Es ist ein Flachbildschirm von Hanns G habe es auch schon mit einem anderem Gerät Probiert mit dem selben Ergebniss und selbst wenn nichts angeschlossen ist wird die "Kein Signal" Meldung doppelt angezeigt es liegt also nicht an der Grafikkarte. 
Wie kann man den Fehler beheben bzw wieso ist er aufgetreten ??? Bilder sind angehängt.
Schonmal danke für eure Hilfe.
MfG MajorGuns


----------



## OctoCore (4. Mai 2009)

Okay, Monitorfehler.

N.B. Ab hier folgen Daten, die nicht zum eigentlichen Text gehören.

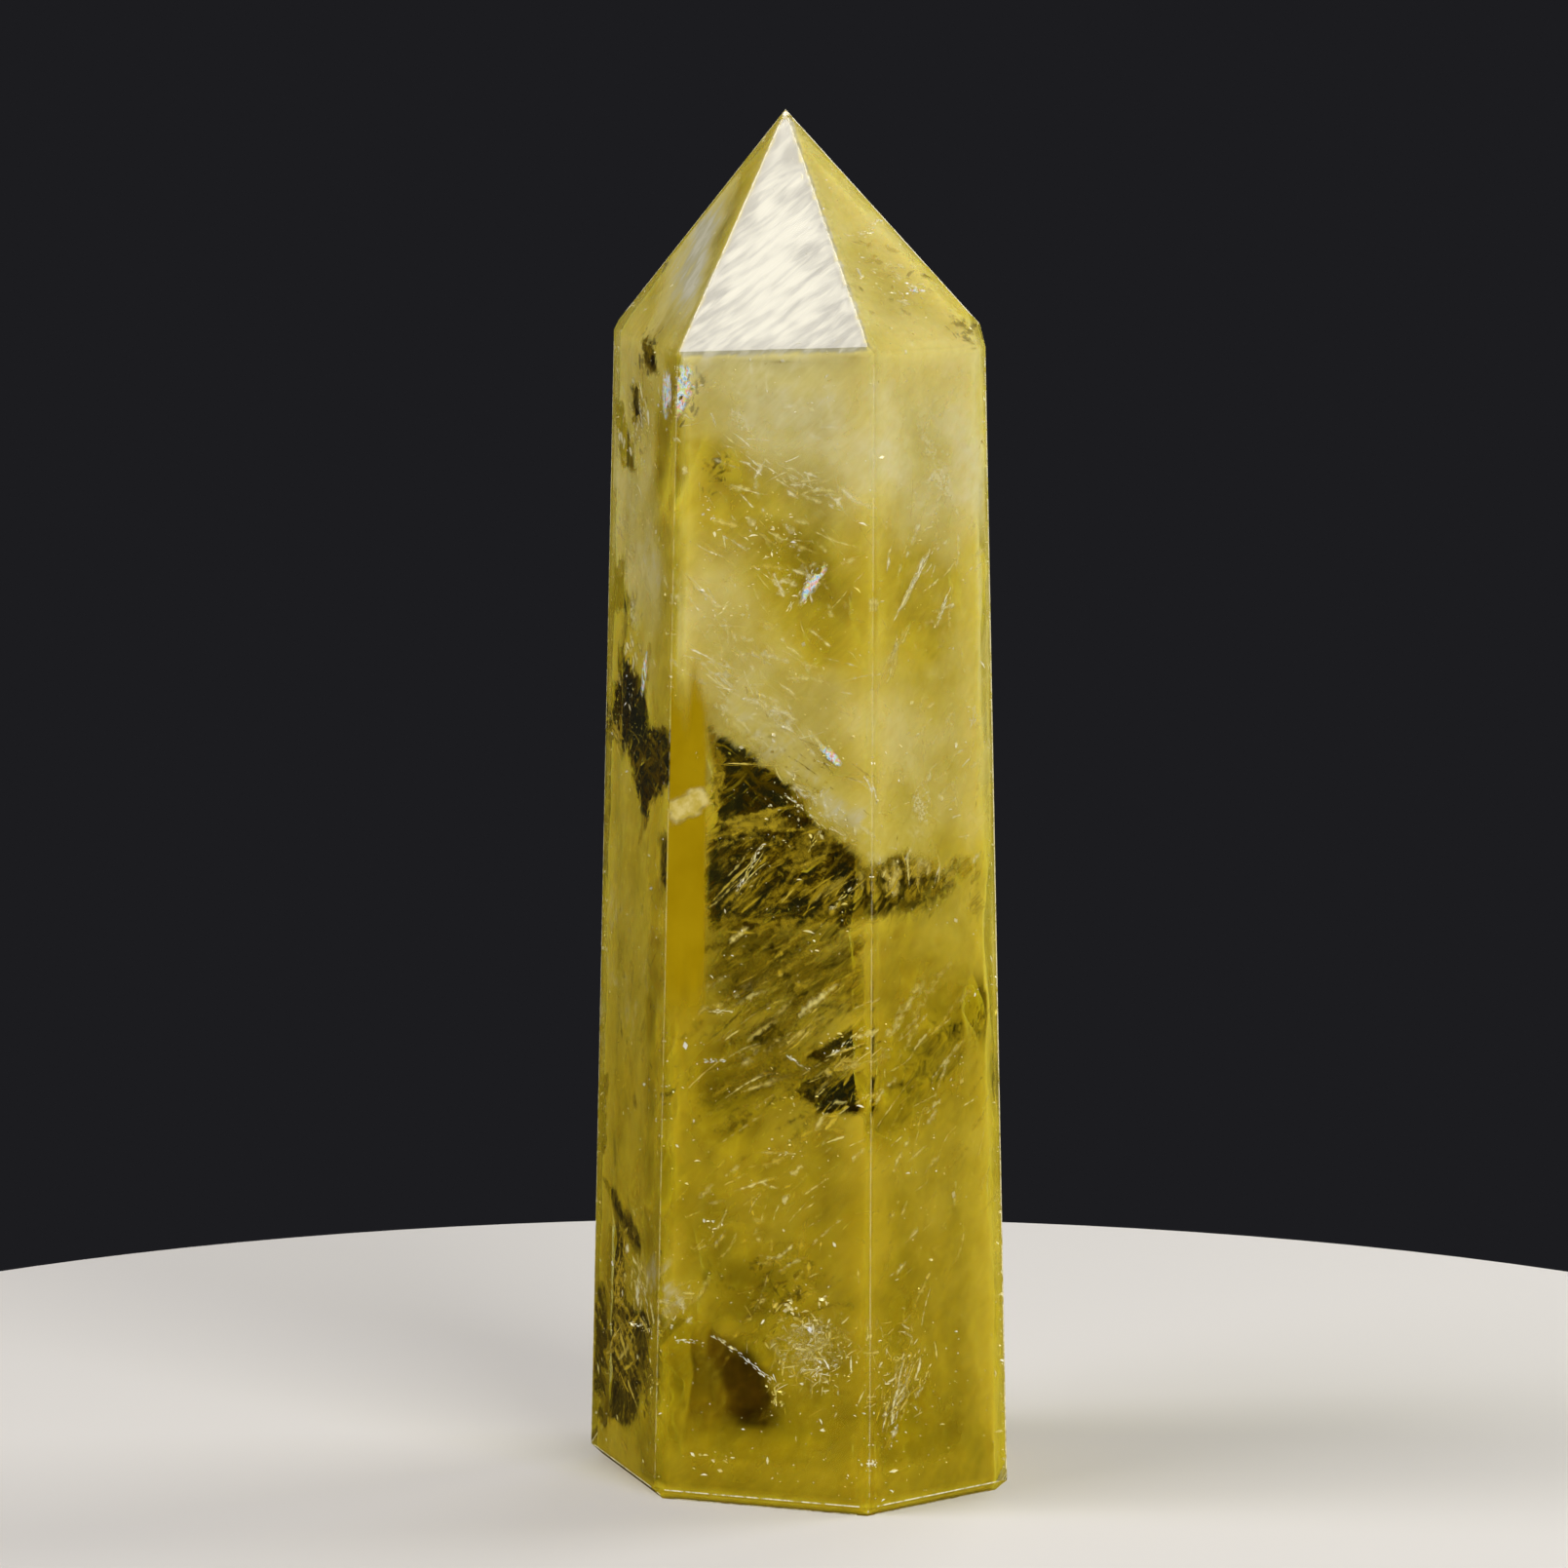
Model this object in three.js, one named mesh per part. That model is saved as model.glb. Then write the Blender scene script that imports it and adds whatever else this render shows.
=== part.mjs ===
// A polished citrine obelisk: one piece of yellow quartz, ground to an irregular six-sided tower that narrows upwards,
// with a six-faced point and a small chamfer round its base.
//
// Millimetres, +Z up. The origin is the middle of the base, and the crystal is looked at from -Y.
// Every flat is one half-space, and the solid is what lies inside all of them, as it is when each flat is ground in turn.
import * as THREE from "three";
import { ConvexGeometry } from "three/addons/geometries/ConvexGeometry.js";

// Driving dimensions
const HEIGHT = 100; // base to tip
const SHOULDER = 82; // height at which a side's upper distance is measured
const TIP_OFFSET = { x: -1.4, y: 0.2 }; // the tip isn't quite over the middle of the base
const BASE_CHAMFER = 0.8; // width of the 45 degree chamfer round the base

// The six ground sides. bearing is the way a side faces, in degrees anticlockwise from +X. foot and neck are its
// distances from the axis at the base and at the shoulder. facet is the height where its point facet starts, and turn is
// how far that facet is turned round from the side below it, in degrees.
const SIDES = [
  { bearing: -111.1, foot: 13.65, neck: 12.3, facet: 83.5, turn: -2.2 }, // front
  { bearing: -46.8, foot: 15.4, neck: 14.35, facet: 83.55, turn: 0.4 }, // front right
  { bearing: 11.9, foot: 13.25, neck: 11.15, facet: 85.0, turn: 0 }, // back right
  { bearing: 72.0, foot: 15.4, neck: 13.85, facet: 83.7, turn: 0.8 }, // back
  { bearing: 132.8, foot: 14.6, neck: 13.8, facet: 84.35, turn: 0 }, // back left
  { bearing: -162.8, foot: 13.3, neck: 11.55, facet: 83.3, turn: 1.0 }, // front left
];

const SAME_POINT = 1e-4; // corners nearer than this are one corner
const ON_FLAT = 1e-6; // a corner may lie this far outside a flat, for rounding

// The level direction of a bearing.
function direction(bearing) {
  const angle = THREE.MathUtils.degToRad(bearing);
  return new THREE.Vector3(Math.cos(angle), Math.sin(angle), 0);
}

// A flat as the half-space across . p + rise * z <= reach.
function flat(across, rise, reach) {
  return { normal: across.clone().setZ(rise), reach };
}

// The tapered side itself, its facet of the point, and its length of the base chamfer.
function flatsOfSide({ bearing, foot, neck, facet, turn }) {
  const across = direction(bearing);
  const taper = (foot - neck) / SHOULDER;
  const side = flat(across, taper, foot);
  const chamfer = flat(across, -1, foot - BASE_CHAMFER);

  // The facet runs from the side's middle, at the facet's height, to the tip.
  const acrossFacet = direction(bearing + turn);
  const start = across.clone().multiplyScalar(foot - taper * facet).dot(acrossFacet);
  const tip = acrossFacet.x * TIP_OFFSET.x + acrossFacet.y * TIP_OFFSET.y;
  const pitch = (start - tip) / (HEIGHT - facet);
  const pointFacet = flat(acrossFacet, pitch, tip + pitch * HEIGHT);
  return [side, pointFacet, chamfer];
}

// The point where three flats meet, or null if two of them are parallel.
function meetingPoint(a, b, c) {
  const bc = new THREE.Vector3().crossVectors(b.normal, c.normal);
  const ca = new THREE.Vector3().crossVectors(c.normal, a.normal);
  const ab = new THREE.Vector3().crossVectors(a.normal, b.normal);
  const volume = a.normal.dot(bc);
  if (Math.abs(volume) < ON_FLAT) return null;
  return bc
    .multiplyScalar(a.reach)
    .addScaledVector(ca, b.reach)
    .addScaledVector(ab, c.reach)
    .divideScalar(volume);
}

// Every corner of the solid that lies inside all the flats.
function cornersInside(flats) {
  const corners = [];
  const inside = (p) => flats.every((f) => f.normal.dot(p) <= f.reach + ON_FLAT);
  const isNew = (p) => corners.every((q) => q.distanceTo(p) > SAME_POINT);
  for (let i = 0; i < flats.length; i++) {
    for (let j = i + 1; j < flats.length; j++) {
      for (let k = j + 1; k < flats.length; k++) {
        const p = meetingPoint(flats[i], flats[j], flats[k]);
        if (p && inside(p) && isNew(p)) corners.push(p);
      }
    }
  }
  return corners;
}

// The whole crystal, moved so that the middle of its base outline is at the origin.
function crystalGeometry() {
  const floor = { normal: new THREE.Vector3(0, 0, -1), reach: 0 };
  const flats = [floor, ...SIDES.flatMap(flatsOfSide)];
  const geometry = new ConvexGeometry(cornersInside(flats));
  geometry.computeBoundingBox();
  const middle = geometry.boundingBox.getCenter(new THREE.Vector3());
  return geometry.translate(-middle.x, -middle.y, 0);
}

const citrine = new THREE.MeshStandardMaterial({
  name: "citrine",
  color: 0xc9b44a,
  roughness: 0.05,
  metalness: 0,
});

const crystal = new THREE.Mesh(crystalGeometry(), citrine);
crystal.name = "citrine_point";

const obelisk = new THREE.Group();
obelisk.name = "citrine_obelisk";
obelisk.add(crystal);

export default obelisk;
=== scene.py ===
import math
import random

import bmesh
import bpy
import numpy as np
from bpy.props import FloatProperty, FloatVectorProperty, PointerProperty
from mathutils import Matrix, Quaternion, Vector, noise


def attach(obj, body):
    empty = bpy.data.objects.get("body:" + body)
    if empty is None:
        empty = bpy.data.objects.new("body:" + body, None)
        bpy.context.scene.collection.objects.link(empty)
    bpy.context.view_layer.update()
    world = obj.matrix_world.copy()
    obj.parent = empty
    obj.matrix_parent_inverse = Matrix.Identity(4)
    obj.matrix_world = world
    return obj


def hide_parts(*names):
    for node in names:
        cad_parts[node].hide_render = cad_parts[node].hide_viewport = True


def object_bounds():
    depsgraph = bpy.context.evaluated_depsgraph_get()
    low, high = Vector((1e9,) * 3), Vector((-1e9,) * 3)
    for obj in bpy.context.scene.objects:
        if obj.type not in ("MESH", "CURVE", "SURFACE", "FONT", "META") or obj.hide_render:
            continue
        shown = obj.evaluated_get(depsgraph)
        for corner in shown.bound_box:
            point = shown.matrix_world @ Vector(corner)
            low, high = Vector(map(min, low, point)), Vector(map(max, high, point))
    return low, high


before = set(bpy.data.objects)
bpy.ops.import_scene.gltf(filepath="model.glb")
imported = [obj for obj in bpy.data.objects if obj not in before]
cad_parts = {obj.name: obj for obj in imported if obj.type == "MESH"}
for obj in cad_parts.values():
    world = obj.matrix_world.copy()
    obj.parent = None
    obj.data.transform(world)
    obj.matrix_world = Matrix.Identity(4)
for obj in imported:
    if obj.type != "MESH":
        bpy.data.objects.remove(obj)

bl_info = {
    "name": "Citrine obelisk",
    "version": (1, 0),
    "blender": (4, 5, 0),
    "location": "View3D > Sidebar > Obelisk",
    "description": "Dresses a polished citrine tower with its clouds, fractures and specks",
    "category": "Object",
}

MM = 0.001  # one millimetre in metres
NODE = "citrine_point"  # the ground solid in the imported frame
BODY = "root"
CAD_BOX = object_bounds()
HEIGHT = CAD_BOX[1].z - CAD_BOX[0].z

SHOULDER = (0.75, 0.9)  # where the sides end, in heights
# A flat whose normal rises more than this is a facet of the point, and one that sinks more is at the foot.
FACET_RISE = 0.3
SAME_POINT = 0.03 * MM  # corners nearer than this are one corner
SAME_FLAT = 0.3  # faces whose tilts differ by less, in degrees, are one flat

# The three narrow flats round each edge: how far round it they lie, and how deep they cut, in edge widths.
EDGE_FLATS = ((0.5, 0.5), (0.25, 0.36), (0.75, 0.36))
EDGE_END = 0.8 * MM  # how far a bruised line stops short of each corner
BRUISE_SINK = 1.1  # how deep the middle of a bruised line lies, in its own widths
UPRIGHT = 0.95  # a line that rises more than this is an upright edge
# The pale line on the two upright edges at the outline seen from the front is a painted highlight.
HIGHLIT_FLANKS = (-17.5, 165.0)  # bearings of the upright edges whose pale line is strongest
FLANK_REACH = 10  # an edge this near to such a bearing, in degrees, is one of them
FAINT = 0.15  # how strong the bruised line of any other upright edge is
TIP_RADIUS = 0.22 * MM  # of the white bruise in the tip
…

Was willst du da groß dran basteln?
Das Gerät hat wohl den Transport nicht überlebt.
Bei den Einstellungen auf Werkseinstellungen zurücksetzen ist immer einen Versuch wert.
Gewährleistung/Garantie in Anspruch nehmen, falls noch vorhanden.
Falls nicht, Gerät öffnen und alle internen Kontakte/Verbindungen auf richtigen Sitz überprüfen.
Wenn alles nichts nützt, der Klassiker: Kräftig drauf klopfen.


----------



## majorguns (4. Mai 2009)

Naja Basteln könnte mein Vater vielleicht dran der kann fast alles raparieren aber da müsste man vielleicht wissen woran es genau liegt. 
Dan Fehler hatte der Monitor wohl schon mal als der noch meinem Onkel gehörte aber als er damit nach Ep gegangen ist hat es bei denen wieder funktioniert  
Drauf klopfen werde ich gleich mal  und sonst kann man ja mal reingucken.....


----------



## klefreak (4. Mai 2009)

hat der monitor nen alternativen anschluss?? (dvi und VGA..) eventuell kannst das auch noch probieren, ansosnten würde ich mich mla wegen Garantie /repparatur erkundigen, ich weis aus erfahrung dass man bei Monitoren selber nicht wirklich was machen kann (hatte einige Modelle mit Beleuchtungsausfall, da lässt sich praktisch nichts machen denn außer 2 platinen ist da nichts drinnen ;(

mfg Klemens


----------



## majorguns (4. Mai 2009)

Ja er hat einen DVI Anschluss aber ich habe leider kein einziges Kabel hier liegen nur mein jetztiger Zweitmonitor hat ein DVI Kabel aber das kann man nicht ab machen.
Muss mal gleich mein Bruder fragen ob der die Rechnung hat oder ob mein Onkel die hat aber ich ahne fast schon das keiner von beiden sie mehr hat weil beide in solchen Sachen "Schlampen" sind


----------